Table 2 List of analysed samples, from the Royalty/Prince, identified components, predominant elemental composition and characteristic vibrational frequencies (in cm\(^{-1}\))

3.2.1 Musicians playing Daf and Santour

The ground (brown) layer in the portraits of the Musicians was studied on several cross sections from the two paintings (Table 1). In all cases, the SEM-EDS analysis detected Fe, K, Na, Al, Si and O. This elemental composition corresponds to alumino-silicate minerals mixed with Fe-based colouring compounds, such as the natural ochres [23, 24]. The distribution of the Fe in the ground layer is clearly seen in Fig. 5, presenting the elemental mapping on cross section 3d.

Siamak provides some ground recipes used in early Qajar paintings. The fillers and binders listed are: gypsum or white clay with animal glue (fish, rabbit), linseed oil; only gypsum; red earth and lead white with oil; minium and clay (kaolin), quartz, CaCO\(_{3}\) with a gum; gypsum with umbra with oil (with addition of slow drying walnut oil); lead white and CaCO\(_{3}\) with oil. A formula used later in the Qajar art is Barium sulphate with ZnO and ochre [2]. Firouznia, Samanian state fillers gypsum, white lead, minium [25]. Siamak points that some recipes for preparation layers of paintings with quartz powder, kaolin and white lead, together with oils and their compounds are probably imported from Europe [2]. Among a variety of XVI century North and Central European painting preparation layers some include chalk and earthy pigments. There are also XVI century Venetian examples of ground layers made of earthy pigment and blacks, chalk, gypsum, minium and lead white [26].

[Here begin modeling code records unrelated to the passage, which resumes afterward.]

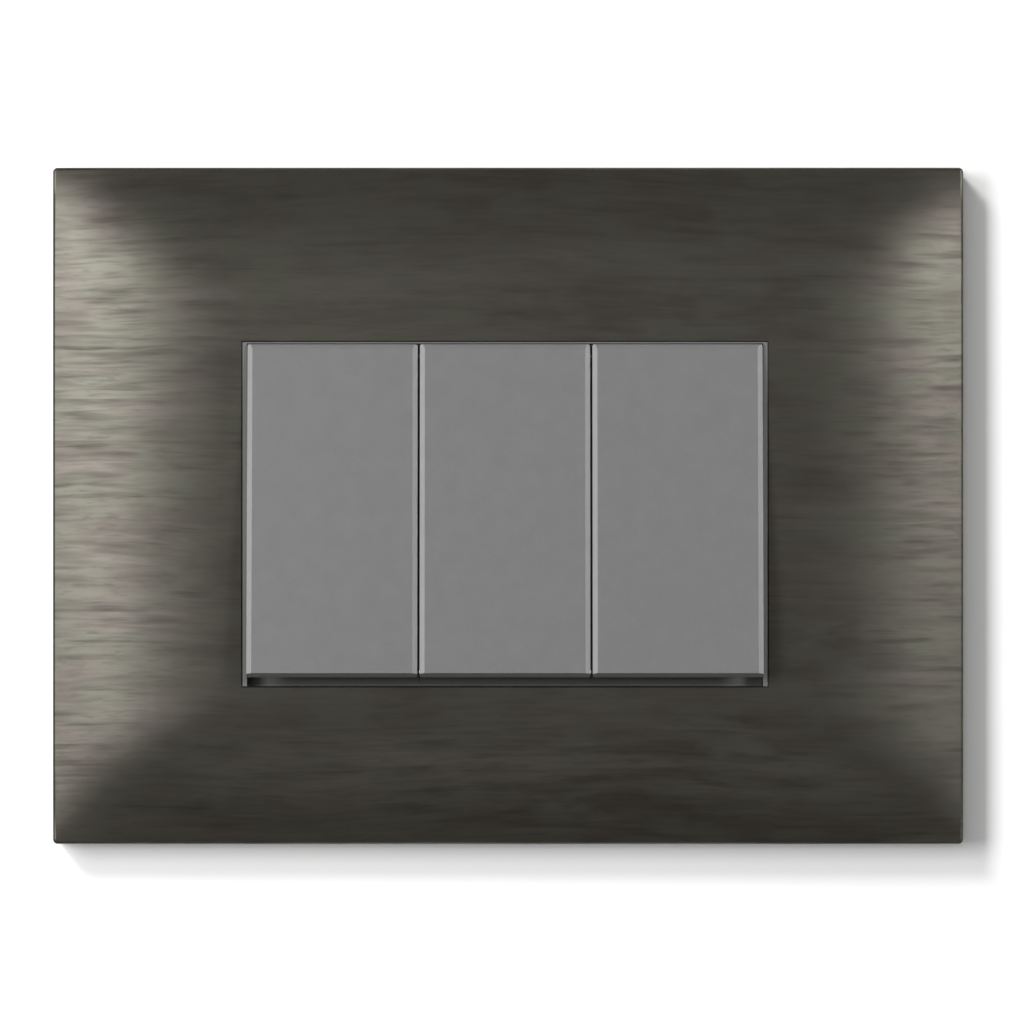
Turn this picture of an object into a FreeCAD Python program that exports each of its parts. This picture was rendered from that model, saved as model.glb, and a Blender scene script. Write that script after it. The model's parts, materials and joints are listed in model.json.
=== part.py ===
"""Three-module flush wall plate with three one-way rocker switches, in millimetres.

X runs to the right, Y into the wall and Z up. The origin lies on the wall plane, midway between the two
fixing screws. Everything in front of the wall has a negative Y. Each switch is drawn on its own centre line
with its rocker level, then its moving pieces are turned to the rest position and all are copied to the
three places."""

import FreeCAD, Part
import math
import os
from FreeCAD import Vector

OUT = "parts"

FAR_FRONT = -14.0  # a depth in front of every piece, where cuts begin

# Cover plate
PLATE_W = 119.8
PLATE_H = 89.0
PLATE_CORNER = 0.6
PLATE_SHIFT_X = 0.4  # the outline's centre stands right of the window's centre
PLATE_SHIFT_Z = 1.1  # and above it
PLATE_FRONT = -9.6  # front skin at the window's edge
PLATE_SIDE = -5.0  # front skin at the outer edge
PLATE_SKIN = 2.0
PLATE_WALL = 2.0
PLATE_EDGE_ROUND = 0.45
WINDOW_W = 68.6
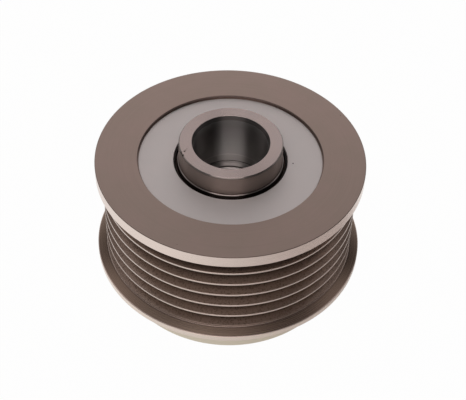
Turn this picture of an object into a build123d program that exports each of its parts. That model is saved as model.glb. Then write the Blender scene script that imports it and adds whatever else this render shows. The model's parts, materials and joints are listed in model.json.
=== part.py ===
from build123d import *
import os
from math import asin, cos, degrees, radians, sin, tan

# Overrunning alternator pulley: a grooved rim that runs on two ball bearings round a hub,
# with a one-way roller clutch between the bearings. All sizes are in millimetres. The spin
# axis is Z, z = 0 is the front face that the pulley stands on, and +Z points to the alternator.

# Belt track, for a poly-V belt with a 3.56 mm rib pitch
groove_count = 6
groove_pitch = 3.56
groove_angle = 40.0
groove_root_radius = 0.5
crest_land = 0.4

# Rim
rim_wall = 8.3
spigot_wall = 5.8
spigot_edge_chamfer = 0.1
front_flange_rise = 2.2
front_flange_thickness = 1.4
front_flange_bevel_height = 1.02
rear_flange_rise = 1.55
rear_flange_thickness = 2.9
rear_flange_bevel_height = 0.62
flange_edge_chamfer = 0.12
rim_mouth_step = 0.25
front_lip_depth = 1.2
front_lip_thickness = 0.8
front_lip_height = 4.2
cap_groove_depth = 0.7
cap_groove_width = 1.6
cap_groove_height = 1.5

# Hub
hub_radius = 12.5
hub_front_height = 3.6
hub_front_chamfer = 0.5
hub_shoulder_drop = 0.5
hub_shoulder_chamfer = 0.15
hub_lead_step = 0.4
hub_lead_height = 1.3
collar_step = 0.7
collar_projection = 4.5
collar_edge_chamfer = 0.25
collar_root_chamfer = 0.1
pilot_bore_wall = 4.0
pilot_bore_depth = 14.0
pilot_bore_lead_step = 0.38
pilot_bore_lead_height = 1.05
pilot_bore_step = 1.31
thread_entry_chamfer = 0.7
socket_tooth_count = 33
socket_wall = 3.4
socket_tooth_depth = 0.6
socket_depth = 9.0
socket_mouth_chamfer = 0.5

# Ball bearings
bearing_width = 9.0
bearing_section = 8.5
bearing_ball_count = 12
bearing_ball_ratio = 0.28
bearing_land_ratio = 0.69
bearing_groove_ratio = 1.04
bearing_ring_clearance = 0.1
bearing_edge_chamfer = 0.4
bearing_cage_clearance = 0.5
bearing_cage_web = 0.8
bearing_cage_open_height = 1.2
bearing_pocket_clearance = 0.12
seal_thickness = 0.8
seal_inset = 0.15
seal_seat_step = 0.9
seal_lip_clearance = 0.15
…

In the same sample mapping 3d (Fig. 5), it was also observed that Si is concentrated in particular areas, corresponding to the round smoothly shaped particles, visible in the OM pictures of 3c, 6c, 13c, 11c as semi-transparent inclusions (Fig. 5). Summarizing these data, it was concluded that quartz is present, most probably added to the ground layer as filler, accordingly to the listed recipe and because particles do not present sharp edges from grinding. However, a presumption that the quartz normally occurring within the earthy material, was naturally present as very fine fraction but not added, is also possible [27].

Fig. 5

Microphotographs of cross sections 3c, 6c, 13c, 11c from the painting of the Musician with Santour with visible quartz particles in the ground layer; optical microscopy, SEM-EDS analysis and elemental mapping of cross section 3d from the orange paint layer. (A—ground layer; B—primer layer; C—paint layer; D—quartz)

Fig. 6

a Micro-Raman spectra of the pigments found in the paint layers of the Musicians–from top to bottom: lead white (Lw) and Prussian blue (P) in the contact zone of white primer and blue paint (7d2-B); red lead (R) in the orange paint layer (3d2); cinnabar (C) and red lead (R) in the red paint layer (15c2); Prussian blue (P) in the blue paint layer (7d2-C); amorphous carbon (B), red lead (R) and cinnabar (C) in the brown-black paint layer (13c); Micro-Raman spectra of the pigments found in the paint layers of the Royalty/Prince: verdigris (V) in the emerald stones (17R-C); forsterite (F) and gypsum (G) in the yellow layer underneath the emeralds stones (17R-B) b ATR-FTIR spectra of paint micro-samples from the Musicians: ground layer (14c), red glazing (18c), blue vest (7d2), green emerald stones (12d), ruby stones (9d); ATR-FTIR spectra of paint micro-samples from the Royalty/Prince: green emerald stones (17R); composite green colour (12R); c ATR-FTIR spectra of varnish and adhesive micro-samples: varnish from the Royalty/Prince (19R), varnish/protection layer from the Musicians (1d), patches glue from the Royalty/Prince (RR2), lining glue from the Musicians (17c2), acetone extract of the lining glue from the Musicians (17c2-ac), hexane extract of the lining glue from the Musicians (17c2-he), cold water extract of the lining glue from the Musicians (17c2-w)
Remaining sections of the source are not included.